An employer does not undertake, by an implied contract with an employe, that his machinery and appliances are safe beyond a contingency, nor that they are as safe as those of others using the same kind, nor that accidents shall not result to him from risks which perhaps others would guard against more effectually.

Where an employe, knowing all the danger there is in using a machine that his employers or their agents know, and being in such a position that, if any change occurs involving an increase of danger, he will be the first to see it, continues his service after such a change without a protest, it is at his option, and if injured he is remediless.

An employe must be held to understand the ordinary hazard attending his employment, and to have voluntarily taken upon himself this hazard when he enters his employer's service.

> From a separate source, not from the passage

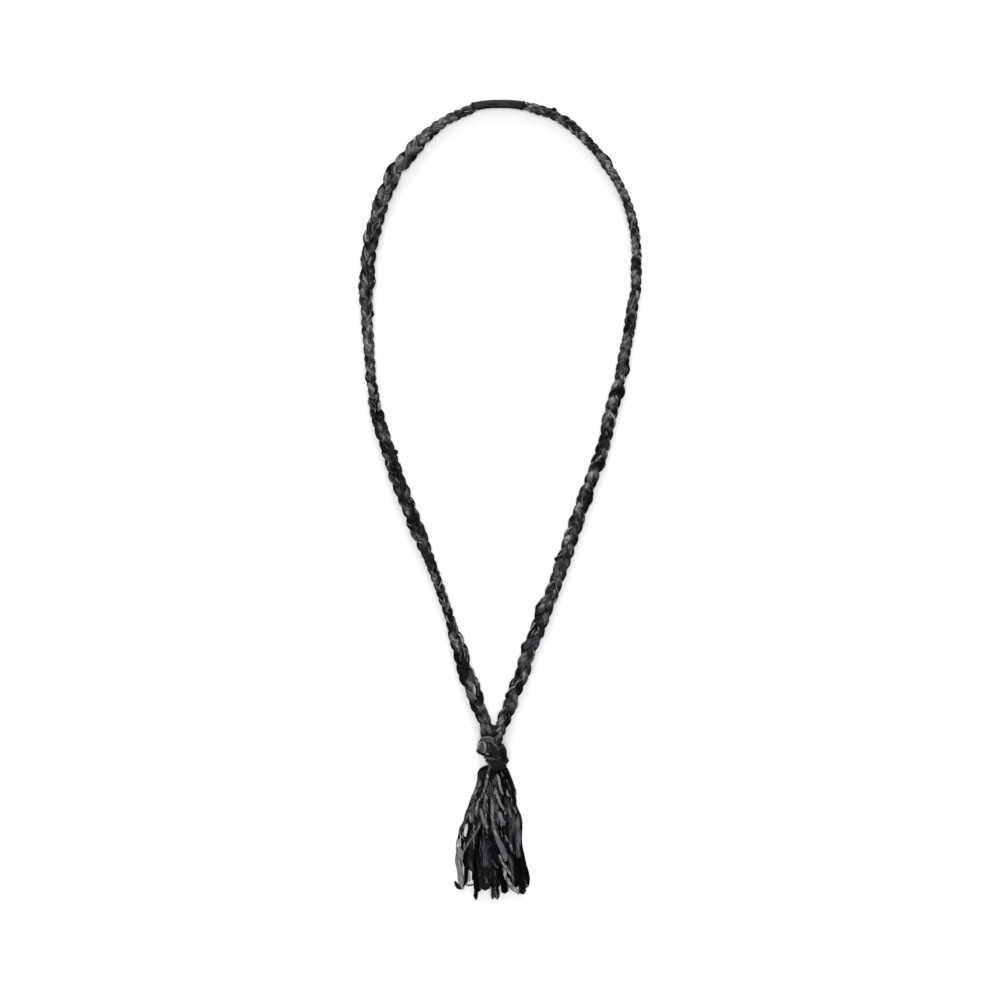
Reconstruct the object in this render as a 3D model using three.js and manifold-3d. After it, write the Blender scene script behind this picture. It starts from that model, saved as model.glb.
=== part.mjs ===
// A long textile necklace lying flat: two three-strand plaits of torn fabric strips run from a
// smooth wrap at the back of the neck to one big overhand knot, and their ends hang on below the
// knot as a tassel. Millimetres, +Z up, +Y towards the back of the neck, the tassel along -Y.
// Everything lies on the plane z = 0, and the origin is the middle of the outline on that plane.

import * as THREE from 'three';
import { mergeVertices } from 'three/addons/utils/BufferGeometryUtils.js';
import Module from 'manifold-3d';

const wasm = await Module();
wasm.setup();

// The gap that neighbouring pieces keep.
const GAP = 0.3;

// A plait is an oval tube, flatter where it is wide: thickness = base + share * width.
const PLAIT_SIDES = 10;
const PLAIT_STEPS = 36;
const PLAIT_BASE_THICKNESS = 2.4;
const PLAIT_THICKNESS_SHARE = 0.42;

// The wrap is a short smooth tube over the joint of the two plaits.
const WRAP_WIDTH = 5.0;
const WRAP_THICKNESS = 4.6;
const WRAP_SIDES = 14;
const WRAP_STEPS = 10;

// The knot's core and the tassel are lofts with flat undersides.
const KNOT_SIDES = 18;
const KNOT_SQUARENESS = 0.8;
const LOBE_SEGMENTS = 20;
const TASSEL_COLUMNS = 16;
const TASSEL_EDGE_HEIGHT = 0.35;

// Centre lines as [x, y], from the middle of the back wrap round to the inside of the knot.
const LEFT_ROUTE = [
  [0, 238], [-9, 237.3], [-18, 235], [-29, 230], [-40, 223], [-51.5, 212], [-64, 195],
  [-73, 172], [-78.5, 149], [-80.6, 125], [-79.3, 101], [-77.4, 77], [-73.8, 53], [-67, 30],
  [-59, 7], [-50.3, -15], [-41.8, -37], [-33.5, -60], [-26.1, -83], [-19.2, -106],
  [-12, -126], [-7, -139],
];
const RIGHT_ROUTE = [
  [0, 238], [16, 236.8], [38, 228], [56, 212], [70.2, 192], [78.7, 170], [81.8, 146],
  [80.8, 122], [77, 99], [72.6, 75], [66.8, 52], [60.6, 28], [52.8, 6], [44.6, -17],
  [36.6, -39.5], [28.1, -62], [19.6, -84.5], [11.7, -107], [6.5, -122], [0.8, -139],
];
const WRAP_HALF_LENGTH = 16;

// Width of each plait; `at` is the distance along its route from the end of the wrap.
const LEFT_WIDTHS = [
  { at: 0, width: 5.4 }, { at: 24, width: 6.1 }, { at: 48, width: 8.4 }, { at: 72, width: 9.2 },
  { at: 96, width: 8.9 }, { at: 108, width: 9.7 }, { at: 130, width: 8.9 },
  { at: 148, width: 7.4 }, { at: 170, width: 6.8 }, { at: 198, width: 6.6 },
  { at: 216, width: 8.1 }, { at: 252, width: 8.5 }, { at: 276, width: 9.0 },
  { at: 292, width: 8.2 }, { at: 312, width: 6.3 }, { at: 346, width: 6.1 },
  { at: 366, width: 8.8 }, { at: 382, width: 9.7 }, { at: 398, width: 8.3 },
  { at: 410, width: 6.9 },
];
const RIGHT_WIDTHS = [
  { at: 0, width: 5.4 }, { at: 58, width: 5.8 }, { at: 70, width: 6.3 }, { at: 84, width: 5.7 },
  { at: 118, width: 5.9 }, { at: 150, width: 6.6 }, { at: 191, width: 7.2 },
  { at: 213, width: 8.4 }, { at: 240, width: 8.1 }, { at: 300, width: 8.4 },
  { at: 320, width: 8.9 }, { at: 345, width: 9.7 }, { at: 370, width: 8.9 },
  { at: 392, width: 8.6 }, { at: 410, width: 7.0 },
];

// The knot's core, from its mouth, where both plaits go in, down to the waist above the tassel.
const KNOT_ROWS = [
  { y: -134.4, left: -10.8, right: 4.2, thickness: 7.2 },
  { y: -138.0, left: -11.2, right: 3.6, thickness: 9.4 },
  { y: -143.0, left: -11.4, right: 2.4, thickness: 11.0 },
  { y: -148.0, left: -12.0, right: 4.0, thickness: 11.6 },
  { y: -152.0, left: -12.2, right: 4.8, thickness: 11.2 },
  { y: -155.5, left: -9.2, right: 4.9, thickness: 10.2 },
  { y: -159.2, left: -7.0, right: 4.0, thickness: 8.4 },
];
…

Where the facts of a case show that if an employer has negligently furnished an unsafe machine to an employe to use, the latter must have discovered it before the accident, and also that the employe chose to continue the service after such discovery, held, that the employe has assumed the consequences of the increased hazard, and has no cause against his employer for injury resulting therefrom.

Error to Berrien.

George S. Clapp, for plaintiff.

Van Riper & Worthingtan and Edward Bacon, for defendants and appellants.

SHERWOOD, J.

The plaintiff brings his action on the case for injuries received while in the employ of defendants, using machinery which he alleges was unsafe. The defendants are partners, and for many years have been largely engaged in carrying on the business of manufacturing wagons at Buchanan, in this state. They are not mechanics. Their business in the shops, at the time of the accident complained of occurred, was under the general management of M.S. Mead, against whose competency for the position nothing appears in this record. He had the general superintendence of the entire business at the works, and George McNeil had the oversight and immediate charge of the blacksmith shops in which the injury to plaintiff occurred and nothing is alleged against his competency and fitness for his position. Various machines for sundry and divers purposes, all connected with the plaintiff's business however, were run and operated in this shop, and quite a large number of men were employed therein for that purpose. The motive power used for propelling the machinery was steam and there is no complaint but that this was properly managed. For 14 months before the accident occurred the plaintiff, who was then 23 years of age, had been working in the blacksmith shop for the defendants, cutting iron and punching holes in iron plates with the punching-machine, known as the Long & Alstater power press, and by which he claims to have been injured. The machine had been in use in the shop as long as the plaintiff had been there, and was in general use in such business establishments long before plaintiff used it, and he used it for two hours immediately preceding the accident, and when in the shop used it a quarter of the whole time he was employed. The die and punch were both new. The punch had been set twice. Mr. McNeal set it both times, and the plaintiff was present.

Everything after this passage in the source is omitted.